Black Crown/IDW Publishing/$3.99
Written by David Barnett.
Art by Martin Simmonds.
Flats by Dee Cunniffe.
Letters by Aditya Bidikar.
JJ: Consider the plight of one Feargal “Fergie” Ferguson. He’s not a very popular fellow, gets kicked around by class bullies a bit. In fact, we were introduced to Fergie last month just as he was about to take a sound trouncing by a rather punchy-looking brat named Oggy, to the delight of all his peers. Where does the animosity come from, we wondered. What’s the root of all his troubles?
We kept reading. In the pages of Punks Not Dead #1 we discovered that Fergie’s father is long gone — he might be dead, or possibly not. Either way, his mother isn’t telling. And as for dear ol’ mum, she parades Fergie around on talk shows across Britain to spin a sob story about this or that just to make ends meet. Mom’s got grief on her mind, and she copes with it the only way she knows how. Doesn’t leave much room for Fergie. To Mom, Fergie’s a partner, a friend, an ally in her scam campaign. All Fergie wants is a friend. A family. Your heart aches for him.
And then a ghost who thinks he’s Sid Vicious pops into Fergie’s life. In the periphery of this little melodrama we begin to learn of a vast conspiracy embedded in the history of Britain, something that may or may not include details on the disappearance of dear, departed father. Who can say. But answer me this: How in the hell could we not dive head-first into Punks Not Dead #2?
Lion Forge/Magnetic Collection/$3.99
Written by Lewis Trondheim and Zep.
Art by Dominique Bertail.
Design direction by Olivier Vatine.
MJ: Lion Forge has been one of a few comics publishers translating and republishing recent(ish) European comics, allowing American audiences a peek into a world where “superhero” isn’t assumed to be the medium’s default. Infinity 8 is their newest translated release, originally subtitled Romance et Macchabées #1 when originally published in France in 2016.

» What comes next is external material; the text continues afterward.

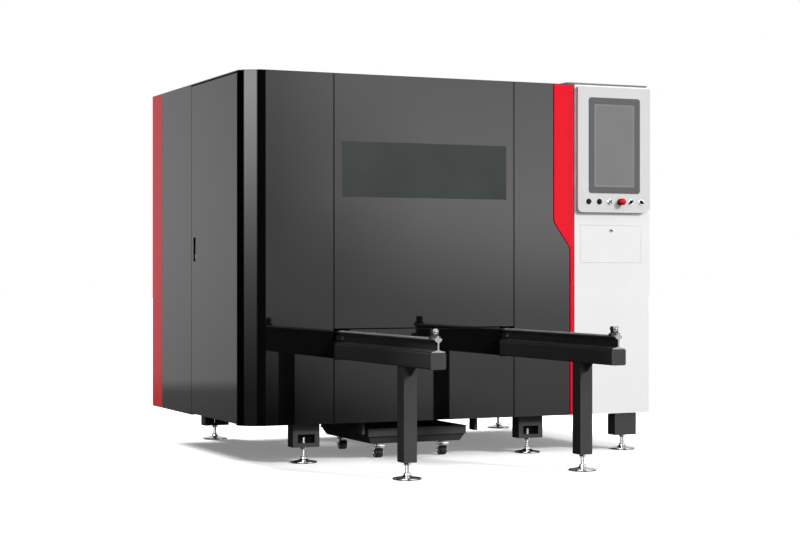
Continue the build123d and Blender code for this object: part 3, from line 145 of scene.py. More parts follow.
def colour(hex_value):
    """An sRGB hex value such as #1c1d1f as the linear colour that a shader takes."""
    channels = [int(hex_value[i:i + 2], 16) / 255 for i in (1, 3, 5)]
    linear = [c / 12.92 if c <= 0.04045 else ((c + 0.055) / 1.055) ** 2.4 for c in channels]
    return (*linear, 1.0)


def add(tree, kind, inputs, stops=(), **settings):
    """Adds one shader node.

    An input takes a value, another node's output, or a node, which gives its first output.
    A stop of a colour ramp is a place from 0 to 1 and a linear grey or a hex colour.
    """
    made = tree.nodes.new(kind)
    for name, value in settings.items():
        setattr(made, name, value)
    for name, value in inputs.items():
        if isinstance(value, bpy.types.Node):
            value = value.outputs[0]
        if isinstance(value, bpy.types.NodeSocket):
            tree.links.new(value, made.inputs[name])
        else:
            made.inputs[name].default_value = value
    for index, (place, shade) in enumerate(stops):
        band = made.color_ramp.elements
        if index == len(band):
            band.new(1.0)
        band[index].position = place
        band[index].color = colour(shade) if isinstance(shade, str) else (shade, shade, shade, 1)
    return made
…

Euro comics always seem to excel in sci-fi forays of imagination. Infinity 8 definitely owes a lot to the oeuvre of Jodorowsky and Moebius. Dominique Bertail’s art is a definite selling point: he draws cool, creepy interstellar vistas just as well as a heckuva lot of uniquely weird-looking aliens. Though I can’t speak for the comic’s… well, unenlightened sexual politics, I can warn that the comic has a “mature” rating due to a couple panels of full frontal boobage. But despite that frequently male-gaze-centric perspective, this is a really fun romp that sci-fi fans should seek out.
Written by Kelly Thompson.
Art by Corin Howell.
Colors by Valentina Pinto.
Letters by Neil Uyetake.
BFH: The all-new Ghostbusters just can’t catch a break, can they? First their movie gets trashed beyond the point of reason by possessive man-children, and then their debut comics miniseries suffers a series of unfortunate delays. But despite these roadblocks, our personable new phantasm-wranglers are still here to charm the pants off of you, in the latest issue of their first sequential adventure.
That being said, even you aren’t already a fan of this entertaining new crew or have yet to read the series’ previous issues, this creative team would make any story worth checking out. How could you resist Kelly Thompson writing another team book filled with earnest, wisecracking women? How could you not be sucked in by Corin Howell’s expressive, energetic artwork? These creators work well together, and they bring life to the Ghostbusters that matches that of their cinematic originators.
With the series back on schedule and nearing its end, I hope more people will take the time to catch up on Answer the Call, and treat themselves to more of these effortlessly fun heroes.